Anyone who's been together for more than a hot second — or, OK, a year or two — might be tempted to proclaim a proposal with a post that shows you've waited for what felt like forever. But it turns out, whether you're right or not about just how long it took your partner to pop the question, you're likely making your friends uncomfortable and confused. Says Liz, "While I understand you're probably just excited, you don't sound excited — you sound frustrated. I don't know whether to congratulate you or ask why you waited around for so long." Adds Anne, "Every time I see a proposal that mentions how long it took the man, I think the woman just comes off as bitter."
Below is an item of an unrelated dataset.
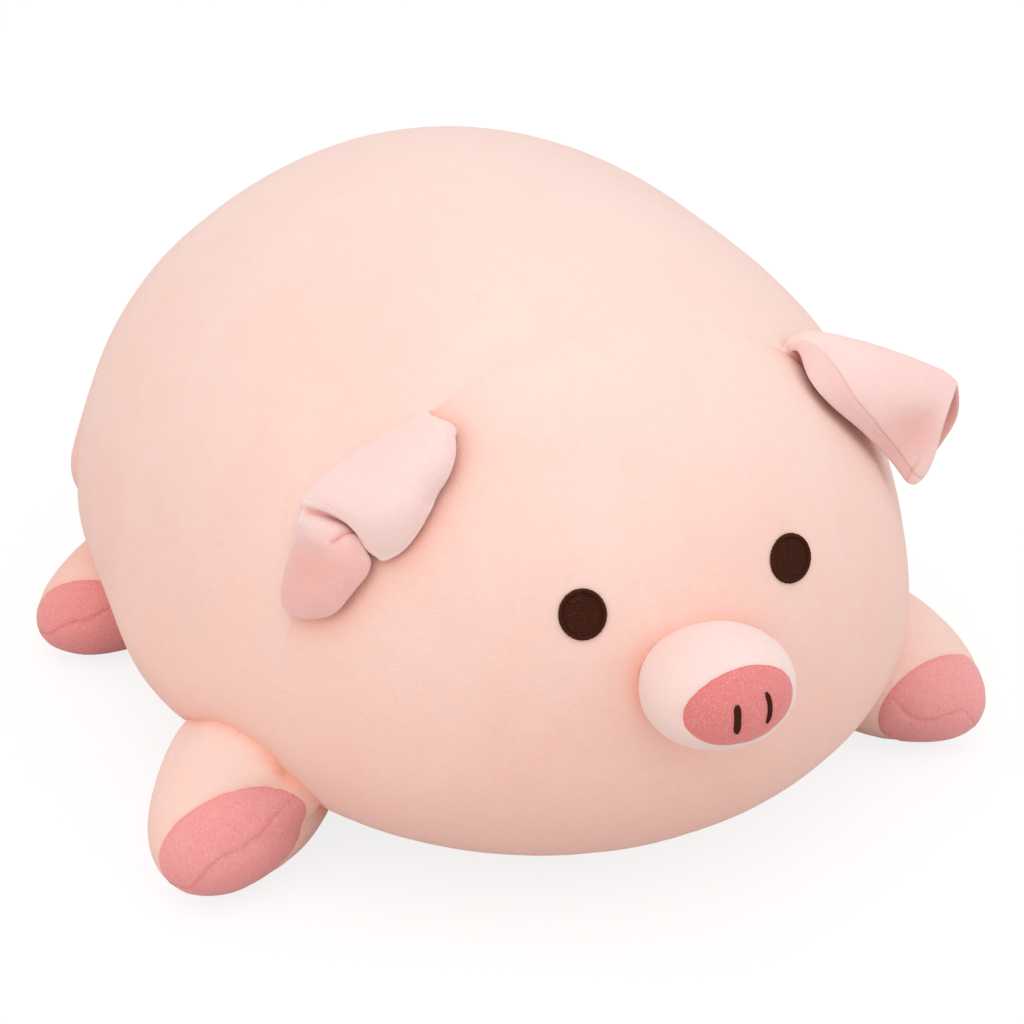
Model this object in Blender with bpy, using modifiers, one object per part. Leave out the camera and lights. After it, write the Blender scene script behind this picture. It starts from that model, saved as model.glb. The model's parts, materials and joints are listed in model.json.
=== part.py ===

"Look at how amazing my ring is!"
You're probably not going to use those exact words. But when you write out a status whose star is your ring — whether in the words you use or by posting a picture not of you as a couple but of your ring alone — your social media friends may think you're focusing on the wrong thing. "I have a love-hate relationship with close-up shots of your engagement ring," admits Rachel. "On the one hand, of course I want to see it. But on the other, if it's the only shot you post in your engagement announcement, I can't help but wonder if you care more about the ring than your new fiancé."
"He put a ring on it!"
A status with the words, "put a ring on it," give a bod to Beyoncé's hit song. And who doesn't like Queen Bey? But it turns out your social media friends no longer like this turn of phrase. "It's beyond annoying," says Katie. "Can we please move on to something more original?" Adds Leslie, "If I could go back in time and keep Beyoncé from writing that song, just so that I could prevent the onslaught of these statuses, I would do it."
"Bob just made me the happiest woman in the world."
This seems to be the most-winning, most-common status update, because your social media friends can't seem to get enough of the happiness it portrays. Yes, they admit, it smacks of bragging. But there's just enough sincerity that they can still stand it. "You're probably not the happiest woman in the world," says Bethany, "but it's really fun to read that you're feeling like it. This makes me so very happy for you." And sums up Tina, "At least you're focused on your love."